Most of the set is low and there are wonderful opportunities for luxuriating in the consonants -- Mahler's text painting is dreamy! I think the most helpful goal I learned from the two performances was to focus in the final song on the narrator's relief and trust rather than his personal regret and loss.

It's a really difficult but stunningly beautiful set; I'm so happy you're singing them.

In bocca al lupo!
Mmmmwa,
Katy

Khooo said...

I loved this post. It's so dead on. I always have such a hard time with lied getting the text and the mood of the music ingrained in me. When I was learning Frauenliebe und Leben, it was incredibly frustrating. I kept playing different recordings of it and drilling it over and over again until all of a sudden, something just clicked and it become a part of me and the words felt like they were my own and it hit me how incredibly brilliant the combination of this composer and poet's work actually was.

No but I agree with you, practicing the right way in your head can be equally if not more valuable than physically practicing and making the same mistakes over and over again.

Anonymous said...

Very interesting descriptions of some of your working methods, Jennifer. Absolutely there are many different ways of "practicing" that don't involve using your voice! You are wise to employ a variety of tools. Quality versus quantity - just singing things over and over does not automatically solve challenges, but it can very easily exhaust the voice.

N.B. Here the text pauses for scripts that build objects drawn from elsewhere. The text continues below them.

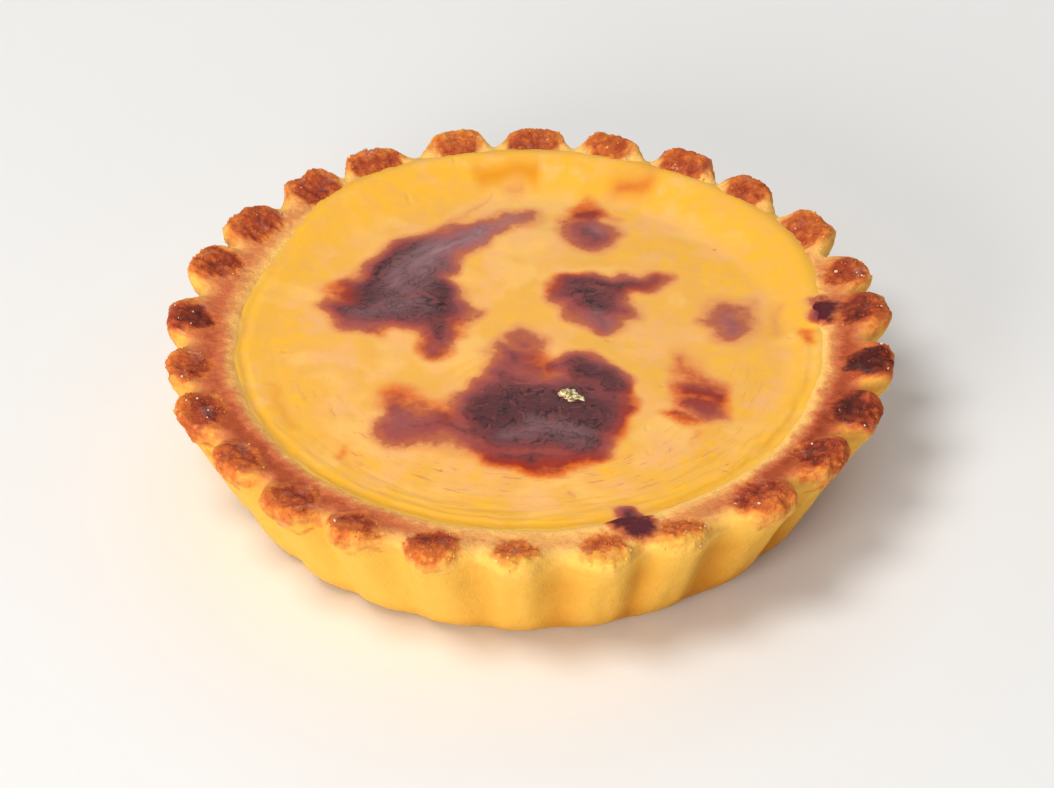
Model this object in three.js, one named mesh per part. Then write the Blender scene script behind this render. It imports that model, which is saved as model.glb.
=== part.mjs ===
// A round custard tart, baked in a small fluted tin: a thick shortcrust case, filled with set custard to just
// under its rim.
// Millimetres, +Z up. The origin is the centre of the flat underside, and -Y is the front.
// The wall leans outwards. Its flutes are faint at the foot and end in a ring of round knobs on the rim.
// The custard is one solid plug, a hair clear of the case all round, with a slightly domed and uneven top.
import * as THREE from "three";

// Driving dimensions of the case, between two flutes.
const UNDERSIDE_RADIUS = 37.6;
const FOOT_RADIUS = 41.4; // outer wall above its rounded foot
const FOOT_HEIGHT = 3.8;
const NECK_RADIUS = 46; // outer wall just under the rim
const NECK_HEIGHT = 16;
const RIM_RADIUS = 47.5; // widest point of the rim
const CASE_HEIGHT = 19; // the rim's flat band above the table
const BAND_OUTER_RADIUS = 46; // where the band starts to roll over to the outside
const BAND_INNER_RADIUS = 40.8; // where it starts to dip towards the custard
const BAND_DIP = 0.4; // how far the band falls before the custard's edge
const FLOOR_THICKNESS = 3;
const WALL_THICKNESS = 6.4; // at the foot
const INNER_CORNER = 1.8; // radius of the corner between floor and inner wall

// Flutes and knobs.
const FLUTE_COUNT = 26;
const FIRST_FLUTE = THREE.MathUtils.degToRad(-7.5);
const FLUTE_DEPTH_AT_FOOT = 0.5;
const FLUTE_DEPTH_AT_RIM = 3;
const FLUTE_FADE = 1.3; // how late the flutes deepen on their way up
const KNOB_RISE = 1.4; // how far a knob stands above the rim's band
const KNOB_INNER_RADIUS = 43.2; // where the knobs begin to rise from the band
const KNOB_LEAN = 0.22; // share of half a flute by which a knob's top may lie off its middle
const HAND_WOBBLE = 0.14; // share by which one knob's size differs from the next
const OVAL = 0.45; // how far the rim is out of round, each way
const OVAL_DIRECTION = THREE.MathUtils.degToRad(135); // the way in which the case is longest

// Custard.
const CUSTARD_RADIUS = 38.6; // where the custard meets the rim
const CUSTARD_DROP = 1.5; // the custard's edge below the rim's band
const CUSTARD_DOME = 0.9; // how far the custard's middle stands above its edge
const EDGE_ROUND = 1.4; // radius of the custard's own top edge
const SWELL = 0.18; // height of the uneven swells on its top
const FIT_GAP = 0.3; // clearance between the custard and the case

// Fineness of the faceted solids.
const CASE_SEGMENTS = FLUTE_COUNT * 8;
const CUSTARD_SEGMENTS = FLUTE_COUNT * 2;
const CURVE_DIVISIONS = 3;

const INNER_FOOT_RADIUS = FOOT_RADIUS - WALL_THICKNESS;
const CUSTARD_EDGE_HEIGHT = CASE_HEIGHT - CUSTARD_DROP;

const { lerp, smoothstep, clamp } = THREE.MathUtils;

// A repeatable number from -1 to 1 for each flute, so that no two knobs are quite alike.
function wobble(index, salt) {
  const wave = Math.sin((index + 1) * 12.9898 + salt * 78.233) * 43758.5453;
  return 2 * (wave - Math.floor(wave)) - 1;
}

// Which flute an angle belongs to, and how far round it: -1 at one valley, 0 on the ridge, 1 at the next.
function fluteAt(angle) {
  const turns = ((angle - FIRST_FLUTE) / (2 * Math.PI)) * FLUTE_COUNT;
  const nearest = Math.round(turns);
  const index = ((nearest % FLUTE_COUNT) + FLUTE_COUNT) % FLUTE_COUNT;
  const even = 2 * (turns - nearest);
  const across = even + KNOB_LEAN * wobble(index, 3) * (1 - even ** 2);
  return { across, index };
}

// 1 on a flute's ridge and 0 in the valley, with a broad round ridge and a narrower valley.
function ridge(across) {
  const dip = 0.5 - 0.5 * Math.cos(Math.PI * across);
  return 1 - dip ** 1.5;
}

// The case between two flutes: underside, rounded foot, leaning wall, rolled rim, band, inner wall, floor.
function caseProfile() {
  const path = new THREE.Path();
  path.moveTo(0, 0);
  path.lineTo(UNDERSIDE_RADIUS, 0);
  path.quadraticCurveTo(lerp(UNDERSIDE_RADIUS, FOOT_RADIUS, 0.5), 0, FOOT_RADIUS, FOOT_HEIGHT);
  path.lineTo(lerp(FOOT_RADIUS, NECK_RADIUS, 0.5), lerp(FOOT_HEIGHT, NECK_HEIGHT, 0.5));
  path.lineTo(NECK_RADIUS, NECK_HEIGHT);
  path.bezierCurveTo(
    RIM_RADIUS, NECK_HEIGHT + 0.5 * (CASE_HEIGHT - NECK_HEIGHT),
    RIM_RADIUS + 1, CASE_HEIGHT,
    BAND_OUTER_RADIUS, CASE_HEIGHT,
  );
  path.lineTo(lerp(KNOB_INNER_RADIUS, BAND_OUTER_RADIUS, 0.5), CASE_HEIGHT);
  path.lineTo(KNOB_INNER_RADIUS, CASE_HEIGHT);
  path.lineTo(BAND_INNER_RADIUS, CASE_HEIGHT - 0.4 * BAND_DIP);
  path.quadraticCurveTo(CUSTARD_RADIUS, CASE_HEIGHT - BAND_DIP, CUSTARD_RADIUS, CUSTARD_EDGE_HEIGHT);
  path.lineTo(INNER_FOOT_RADIUS, FLOOR_THICKNESS + INNER_CORNER);
  path.quadraticCurveTo(
    INNER_FOOT_RADIUS, FLOOR_THICKNESS,
    INNER_FOOT_RADIUS - INNER_CORNER, FLOOR_THICKNESS,
  );
  path.lineTo(0, FLOOR_THICKNESS);
  return path.getPoints(CURVE_DIVISIONS);
}

// The custard: flat underside on the floor, leaning side, rounded edge and shallow dome.
function custardProfile() {
  const footRadius = INNER_FOOT_RADIUS - FIT_GAP;
  const sideRadius = CUSTARD_RADIUS - FIT_GAP;
  const underside = FLOOR_THICKNESS + FIT_GAP;
  const crown = CUSTARD_EDGE_HEIGHT + CUSTARD_DOME;
  const path = new THREE.Path();
  path.moveTo(0, underside);
  path.lineTo(footRadius - INNER_CORNER, underside);
  path.quadraticCurveTo(footRadius, underside, footRadius, underside + INNER_CORNER);
  path.lineTo(sideRadius - 0.1 * EDGE_ROUND, CUSTARD_EDGE_HEIGHT - EDGE_ROUND);
  path.quadraticCurveTo(sideRadius, CUSTARD_EDGE_HEIGHT, sideRadius - EDGE_ROUND, CUSTARD_EDGE_HEIGHT);
  path.bezierCurveTo(sideRadius * 0.7, crown, sideRadius * 0.35, crown, 0, crown);
  return path.getPoints(CURVE_DIVISIONS);
}

// A solid of revolution about +Z, with each of its points then moved by shape(radius, height, angle).
function revolve(profile, segments, shape) {
  const geometry = new THREE.LatheGeometry(profile, segments);
  geometry.rotateX(Math.PI / 2);
  const position = geometry.getAttribute("position");
  for (let i = 0; i < position.count; i += 1) {
    const radius = Math.hypot(position.getX(i), position.getY(i));
    const angle = Math.atan2(position.getY(i), position.getX(i));
    const moved = shape(radius, position.getZ(i), angle);
    position.setXYZ(i, moved.radius * Math.cos(angle), moved.radius * Math.sin(angle), moved.height);
  }
  geometry.computeVertexNormals();
  return geometry;
}

// Presses the flutes into the outer wall and raises the knobs on the rim. Inside and underside stay plain.
function fluted(radius, height, angle) {
  const { across, index } = fluteAt(angle);
  const up = clamp(height / CASE_HEIGHT, 0, 1);
  const inner = lerp(UNDERSIDE_RADIUS, KNOB_INNER_RADIUS, up);
  const outer = lerp(FOOT_RADIUS - 1, NECK_RADIUS, up);
  const outside = smoothstep(radius, inner, outer);
  const depth = lerp(FLUTE_DEPTH_AT_FOOT, FLUTE_DEPTH_AT_RIM, up ** FLUTE_FADE);
  const press = ridge(across) * depth * (1 + HAND_WOBBLE * wobble(index, 1));
  const oval = OVAL * Math.cos(2 * (angle - OVAL_DIRECTION)) * up;
  const onTop = smoothstep(height, NECK_HEIGHT, CASE_HEIGHT);
  const rise = onTop * outside * ridge(across) * KNOB_RISE * (1 + HAND_WOBBLE * wobble(index, 2));
  return { radius: radius + outside * (press + oval), height: height + rise };
}

// Gives the custard's top a few shallow swells. Its side and underside stay plain.
function swelled(radius, height, angle) {
  const x = radius * Math.cos(angle);
  const y = radius * Math.sin(angle);
  const top = smoothstep(height, CUSTARD_EDGE_HEIGHT - 0.3, CUSTARD_EDGE_HEIGHT + 0.3);
  const inside = smoothstep(CUSTARD_RADIUS - radius, 0, 12);
  const swell = SWELL * (Math.sin(x * 0.13 + 0.6) + Math.sin(y * 0.16 - 0.4) - 0.6);
  return { radius, height: height + top * inside * swell };
}

function pastryCase() {
  const baked = new THREE.MeshStandardMaterial({ color: 0xe2a243, roughness: 0.72, metalness: 0 });
  const mesh = new THREE.Mesh(revolve(caseProfile(), CASE_SEGMENTS, fluted), baked);
  mesh.name = "pastry_case";
  return mesh;
}

function custardFilling() {
  const custard = new THREE.MeshStandardMaterial({ color: 0xf0ae3c, roughness: 0.35, metalness: 0 });
  const mesh = new THREE.Mesh(revolve(custardProfile(), CUSTARD_SEGMENTS, swelled), custard);
  mesh.name = "custard_filling";
  return mesh;
}

const tart = new THREE.Group();
tart.name = "custard_tart";
tart.add(pastryCase(), custardFilling());

export default tart;
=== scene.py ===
import math
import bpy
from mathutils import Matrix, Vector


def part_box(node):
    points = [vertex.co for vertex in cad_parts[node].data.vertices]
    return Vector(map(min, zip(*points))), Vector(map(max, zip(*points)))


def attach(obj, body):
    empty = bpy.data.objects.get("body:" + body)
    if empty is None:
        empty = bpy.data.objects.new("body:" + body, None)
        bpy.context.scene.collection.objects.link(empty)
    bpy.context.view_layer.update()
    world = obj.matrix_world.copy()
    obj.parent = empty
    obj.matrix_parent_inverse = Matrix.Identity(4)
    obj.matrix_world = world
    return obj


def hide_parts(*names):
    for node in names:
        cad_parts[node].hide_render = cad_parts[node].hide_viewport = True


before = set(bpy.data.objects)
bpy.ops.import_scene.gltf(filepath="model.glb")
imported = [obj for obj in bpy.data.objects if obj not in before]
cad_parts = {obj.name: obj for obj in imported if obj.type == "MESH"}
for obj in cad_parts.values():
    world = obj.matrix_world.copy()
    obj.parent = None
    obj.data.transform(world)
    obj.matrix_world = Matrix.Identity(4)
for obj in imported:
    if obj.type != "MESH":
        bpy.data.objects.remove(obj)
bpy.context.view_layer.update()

from types import SimpleNamespace

import bpy
import numpy as np
from bpy.props import FloatProperty, FloatVectorProperty, IntProperty, PointerProperty
from mathutils import Vector

bl_info = {
    "name": "Fluted Custard Tart",
    "version": (1, 0, 0),
    "blender": (4, 5, 0),
    "location": "View3D > Sidebar > Tart",
    "description": "A small fluted custard tart: shortcrust case, browned custard, crumbs and a plain studio",
    "category": "Add Mesh",
}

# Metres, Z up, -Y the front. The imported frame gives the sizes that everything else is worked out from.
MM = 0.001
CASE_LOW, CASE_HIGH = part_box("pastry_case")
CUSTARD_LOW, CUSTARD_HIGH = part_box("custard_filling")
KNOB_REACH = (CASE_HIGH.x - CASE_LOW.x) / 2
CUSTARD_REACH = (CUSTARD_HIGH.x - CUSTARD_LOW.x) / 2

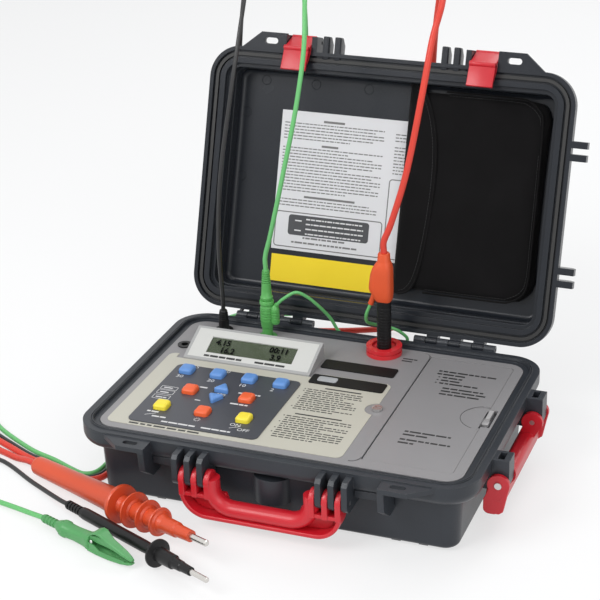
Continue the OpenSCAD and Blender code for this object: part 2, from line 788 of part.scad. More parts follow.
module plug_line() color("black") {
  translate([line_x, jack_y, 0]) difference() {
    translate([0, 0, panel_z - 12]) cylinder(h = boot_low - panel_z + 12, r = line_r);
    translate([0, 0, panel_z - 13]) cylinder(h = 10, r = 1.6);
  }
}

// Rubber boot on the line plug, wider on the side where the link cord enters
module boot_line() color("orangered") {
  h = boot_top - boot_low;
  translate([line_x, jack_y, boot_low]) {
    intersection() {
      union() {
        cylinder(h = h, r = 8.5);
        translate([-4, 0, 0]) cylinder(h = h * 0.72, r = 8);
      }
      translate([-2, 0, 0]) rotate_extrude() polygon([[0, 0], [9.6, 0], [11.4, 3], [11.4, h - 12], [9.5, h - 4], [8, h], [0, h]]);
    }
    translate([-6, 0, 10]) rotate([0, 180 + stub_turn, 0]) cylinder(h = stub_len, r = 3);
  }
}

module quarter_turn() color("lightgray") {
  translate([turn_x, turn_y, 0]) {
    difference() {
      translate([0, 0, panel_z + part_gap]) cylinder(h = 2.2, r = turn_r);
      translate([-5, -0.6, panel_z + 1.6]) cube([10, 1.2, 3]);
    }
    translate([0, 0, ledge_z - 8]) cylinder(h = panel_t + 8.5, r = turn_shank_r);
    xrod(-5, 5, 0, ledge_z - 2, 1.2);
  }
}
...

I think when pieces are as powerful as these, less is more. It is so easy to overdo the acting aspect, when the power to devastate is already in the music and the text. One doesn't want to make them maudlin and rob them of their power to move, which they surely will do with a pure approach that lets the composer speak through you. Diction is everything in this repertoire and determines the impact of a performance as much as anything.